Stated exercise >>
Scan the entries below and report only how many lines contain "objects".

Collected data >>
'''

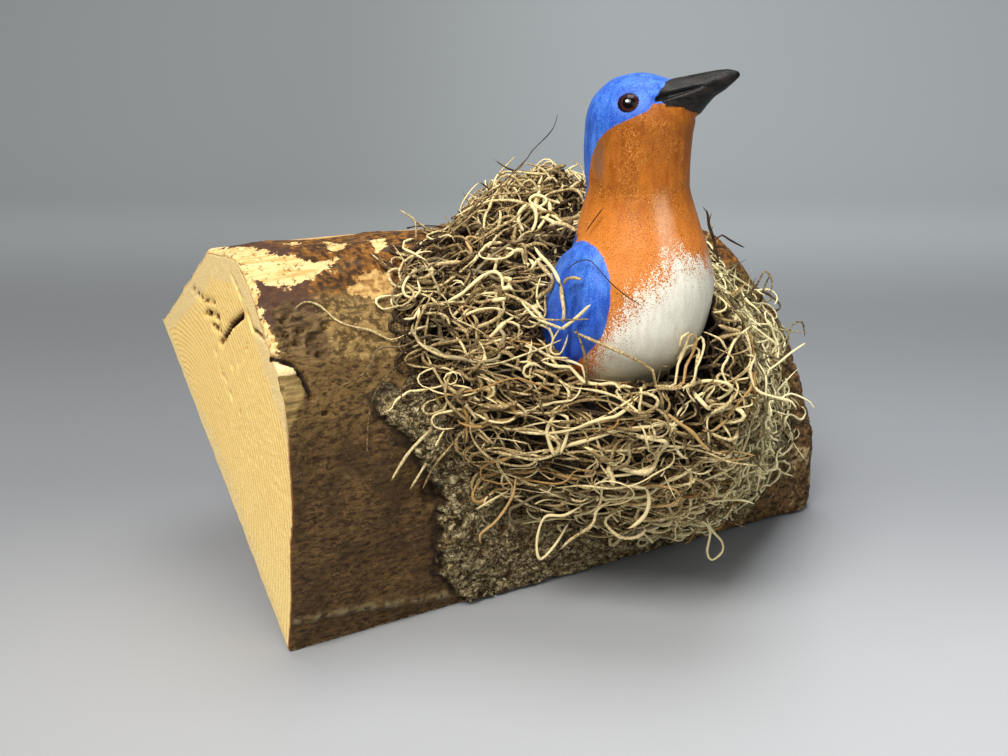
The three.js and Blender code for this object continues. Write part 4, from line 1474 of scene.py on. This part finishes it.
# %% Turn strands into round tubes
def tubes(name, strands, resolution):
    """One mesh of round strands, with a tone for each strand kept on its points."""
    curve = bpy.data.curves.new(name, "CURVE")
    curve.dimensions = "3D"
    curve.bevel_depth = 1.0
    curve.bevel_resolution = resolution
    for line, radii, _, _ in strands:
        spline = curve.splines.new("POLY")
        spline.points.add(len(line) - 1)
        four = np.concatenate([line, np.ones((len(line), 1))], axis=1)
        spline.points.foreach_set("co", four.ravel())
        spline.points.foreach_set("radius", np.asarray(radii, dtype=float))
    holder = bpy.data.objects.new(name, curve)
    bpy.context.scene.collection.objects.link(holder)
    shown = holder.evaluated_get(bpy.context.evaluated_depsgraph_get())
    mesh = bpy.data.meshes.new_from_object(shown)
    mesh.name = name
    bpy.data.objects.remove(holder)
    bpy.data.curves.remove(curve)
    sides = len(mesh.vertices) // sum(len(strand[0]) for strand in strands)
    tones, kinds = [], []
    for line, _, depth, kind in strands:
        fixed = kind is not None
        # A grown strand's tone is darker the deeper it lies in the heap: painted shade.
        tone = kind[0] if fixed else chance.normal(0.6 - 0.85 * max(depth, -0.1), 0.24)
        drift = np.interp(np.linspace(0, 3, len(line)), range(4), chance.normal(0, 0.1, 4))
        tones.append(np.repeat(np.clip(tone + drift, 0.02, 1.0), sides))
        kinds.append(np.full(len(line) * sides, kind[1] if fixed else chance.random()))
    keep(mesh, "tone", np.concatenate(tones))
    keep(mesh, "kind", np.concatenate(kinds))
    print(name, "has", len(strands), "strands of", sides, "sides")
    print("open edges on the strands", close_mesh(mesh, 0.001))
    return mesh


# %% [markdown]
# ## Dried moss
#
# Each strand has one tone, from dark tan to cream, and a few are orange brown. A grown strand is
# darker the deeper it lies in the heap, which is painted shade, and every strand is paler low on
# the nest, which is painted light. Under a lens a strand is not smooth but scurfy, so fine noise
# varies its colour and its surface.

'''
'''

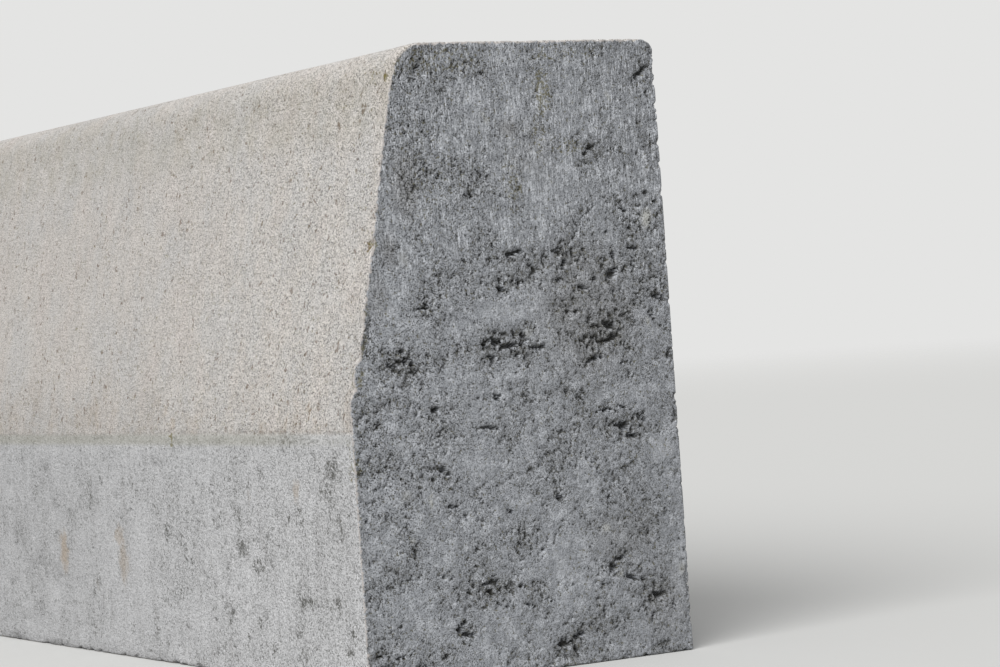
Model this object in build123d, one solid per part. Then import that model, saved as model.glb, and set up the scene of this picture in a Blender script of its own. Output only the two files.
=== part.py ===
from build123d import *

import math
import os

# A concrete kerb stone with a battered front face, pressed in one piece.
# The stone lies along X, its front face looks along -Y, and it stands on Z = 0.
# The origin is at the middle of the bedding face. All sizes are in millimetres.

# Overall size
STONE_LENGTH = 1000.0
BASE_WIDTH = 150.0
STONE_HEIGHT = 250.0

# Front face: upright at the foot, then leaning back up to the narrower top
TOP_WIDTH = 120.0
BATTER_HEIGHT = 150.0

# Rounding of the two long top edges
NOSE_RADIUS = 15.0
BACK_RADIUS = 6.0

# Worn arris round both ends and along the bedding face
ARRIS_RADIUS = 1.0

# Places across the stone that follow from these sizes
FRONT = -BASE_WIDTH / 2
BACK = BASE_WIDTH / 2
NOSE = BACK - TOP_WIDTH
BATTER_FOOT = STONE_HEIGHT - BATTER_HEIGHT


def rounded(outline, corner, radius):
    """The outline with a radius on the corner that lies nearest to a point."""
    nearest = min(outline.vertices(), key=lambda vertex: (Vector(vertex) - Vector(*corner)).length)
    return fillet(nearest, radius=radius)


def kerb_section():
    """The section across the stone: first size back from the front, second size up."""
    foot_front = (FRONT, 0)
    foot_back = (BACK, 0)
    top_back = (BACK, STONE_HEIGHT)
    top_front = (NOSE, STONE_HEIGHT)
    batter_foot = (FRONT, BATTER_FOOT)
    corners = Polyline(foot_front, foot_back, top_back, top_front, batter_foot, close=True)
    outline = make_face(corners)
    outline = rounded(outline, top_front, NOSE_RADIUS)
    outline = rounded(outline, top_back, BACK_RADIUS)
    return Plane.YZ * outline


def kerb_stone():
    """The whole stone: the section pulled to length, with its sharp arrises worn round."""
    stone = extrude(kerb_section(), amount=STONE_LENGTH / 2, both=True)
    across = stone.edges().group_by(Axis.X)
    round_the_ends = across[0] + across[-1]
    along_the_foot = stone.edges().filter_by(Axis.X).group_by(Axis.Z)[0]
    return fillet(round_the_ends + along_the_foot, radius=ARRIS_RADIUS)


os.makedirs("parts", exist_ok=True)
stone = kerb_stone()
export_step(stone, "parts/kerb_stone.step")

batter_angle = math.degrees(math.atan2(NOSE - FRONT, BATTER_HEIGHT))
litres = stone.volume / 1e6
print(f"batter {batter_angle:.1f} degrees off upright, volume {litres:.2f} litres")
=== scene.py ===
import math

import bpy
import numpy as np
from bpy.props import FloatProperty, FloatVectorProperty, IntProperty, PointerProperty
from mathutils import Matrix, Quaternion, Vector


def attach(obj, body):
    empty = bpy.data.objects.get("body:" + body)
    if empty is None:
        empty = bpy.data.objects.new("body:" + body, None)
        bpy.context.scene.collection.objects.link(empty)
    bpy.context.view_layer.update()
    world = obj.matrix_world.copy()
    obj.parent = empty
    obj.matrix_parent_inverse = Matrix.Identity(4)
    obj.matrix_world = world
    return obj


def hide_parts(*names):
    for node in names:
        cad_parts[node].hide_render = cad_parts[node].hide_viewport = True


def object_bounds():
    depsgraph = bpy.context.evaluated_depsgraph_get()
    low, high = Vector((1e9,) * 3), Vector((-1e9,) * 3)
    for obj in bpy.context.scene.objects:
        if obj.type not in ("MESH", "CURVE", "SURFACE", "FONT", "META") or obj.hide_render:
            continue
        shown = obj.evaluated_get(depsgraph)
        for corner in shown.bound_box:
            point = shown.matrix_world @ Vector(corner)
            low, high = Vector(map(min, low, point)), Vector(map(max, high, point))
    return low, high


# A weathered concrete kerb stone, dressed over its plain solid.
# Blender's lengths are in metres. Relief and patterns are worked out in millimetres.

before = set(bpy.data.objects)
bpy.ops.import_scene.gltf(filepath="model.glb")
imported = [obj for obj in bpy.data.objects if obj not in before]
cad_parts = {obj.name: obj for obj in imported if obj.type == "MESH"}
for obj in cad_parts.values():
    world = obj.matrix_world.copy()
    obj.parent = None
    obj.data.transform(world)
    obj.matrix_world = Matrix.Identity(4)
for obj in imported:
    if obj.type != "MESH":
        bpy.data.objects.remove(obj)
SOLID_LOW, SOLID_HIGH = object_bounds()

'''

Exercise solution >>
10